Raymond Harry Meiklejohn (; born November 7, 1935) is a Canadian retired politician and educator.

Early life 
Meiklejohn was born on November 7, 1935 in Quill Lake, Saskatchewan to Robert James Meiklejohn and Ada Maria Woodbury.

He received his primary and secondary education in Quill Lake. After graduating, Meiklejohn attended Saskatoon Teacher's College and the University of Saskatchewan, where he earned a Bachelor of Education degree in 1965 and a postgraduate diploma in 1975.

Prior to his entry into politics, Meiklejohn worked as a teacher and special education administrator in Saskatoon.

Political career 
Meiklejohn ran unsuccessfully in the Kelvington-Wadena district in the 1978 provincial general election. He was first elected to the Saskatchewan Legislature in 1986 and served as the Progressive Conservative member for the Saskatoon Mayfair constituency until 1991. Meiklejohn ran unsuccessfully in the 1984 federal election as a Progressive Conservative in the Humboldt—Lake Centre riding.

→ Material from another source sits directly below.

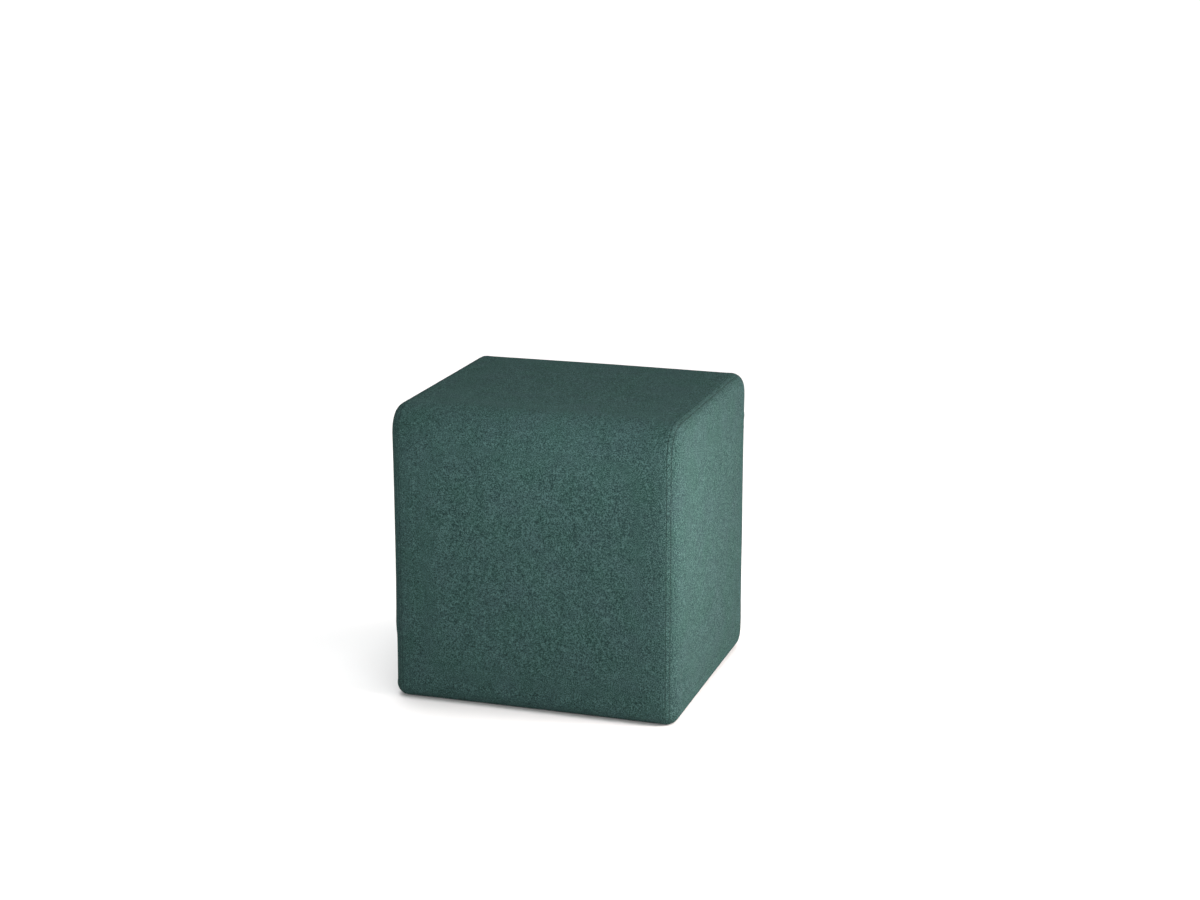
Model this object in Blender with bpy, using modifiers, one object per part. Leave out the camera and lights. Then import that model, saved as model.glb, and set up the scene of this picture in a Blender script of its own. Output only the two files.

Meiklejohn served in the Grant Devine government as Minister of Science and Technology (1986–1990); Minister of Consumer and Commercial Affairs (1988–1989); and Minister of Education (1989–1991). Meiklejohn was Minister Responsible for Saskatchewan Research Council (1986–1989); Meewasin Valley Authority (1986–1991); Agricultural Implements Board (1988–1989); Future Corporation (1989); Saskatchewan Gaming Commission (1989); Teachers' Superannuation Commission (1989–1991); Saskatchewan Communications Advanced Network (1989–1990); Status of Women (1990–1991).

After losing his seat in the 1991 provincial general election to Carol Teichrob (NDP), Meiklejohn worked as a scholarship trust fund representative and pager salesman for Rogers Cantel in Saskatoon.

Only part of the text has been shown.